All units, whether previously or newly listed, must be listed on the clearing service for 6 weeks before becoming eligible for S106 renegotiation under the new planning guidance. This is to ensure RPs and LPAs have sufficient time to review the listing and/or express an interest in any sites in light of wider policy changes.  

As such, existing listings will remain listed for 6 weeks from the point the ’date amended’ field has been updated following review, and, if necessary, any amendments that were required. New listings will remain listed for 6 weeks from the point they are listed.

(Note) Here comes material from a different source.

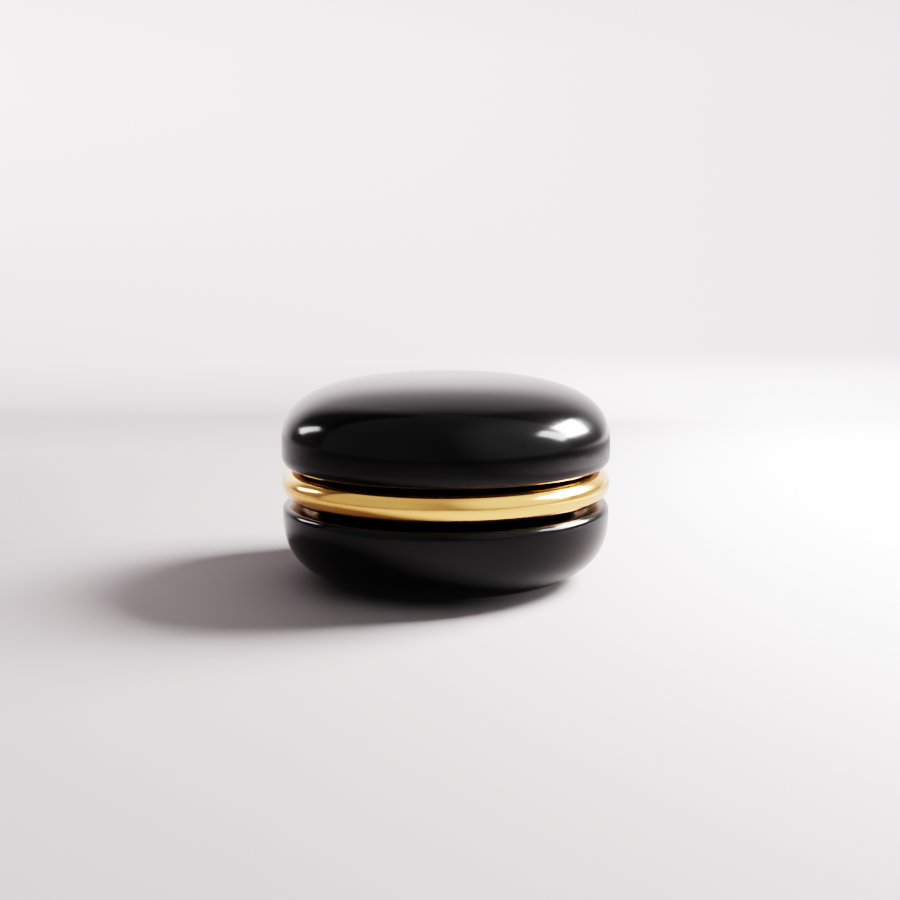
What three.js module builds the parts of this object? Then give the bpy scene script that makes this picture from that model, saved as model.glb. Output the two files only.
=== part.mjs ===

Given the date the new planning guidance was announced, the earliest date on which any site will become eligible for S106 renegotiation under the new planning guidance will be 12 March 2026.  

Do the provisions apply to Grey Belt sites?  


Through the revised National Planning Policy Framework (NPPF) published in December 2024, the government introduced ‘Golden Rules’ for major development involving the provision of housing on land within or released from the Green Belt – grey belt schemes are not exempt from the ‘Golden Rules’. 

Currently, Planning Practice Guidance (PPG) is clear that viability assessment should not be used for the purpose of reducing developer contributions, including affordable housing, on schemes subject to the ‘Golden Rules’. We recently consulted on a new NPPF which sought views on the limited circumstances in which viability assessment may be justified.  

Given the aim of the ‘Golden Rules’ to ensure that Green Belt schemes deliver tangible benefits to communities – including the provision of higher levels of affordable housing – and the current restriction on the use of site-specific viability assessment, the government it is clear that it would not be appropriate for schemes which are subject to the ‘Golden Rules’ to be in scope of this policy. In any case, we consider it highly unlikely that sites subject to the ‘Golden Rules’ would meet the criteria set out in the policy statement, which are focused on S106 units already built or very close to completion where a suitable and willing RP buyer cannot be found.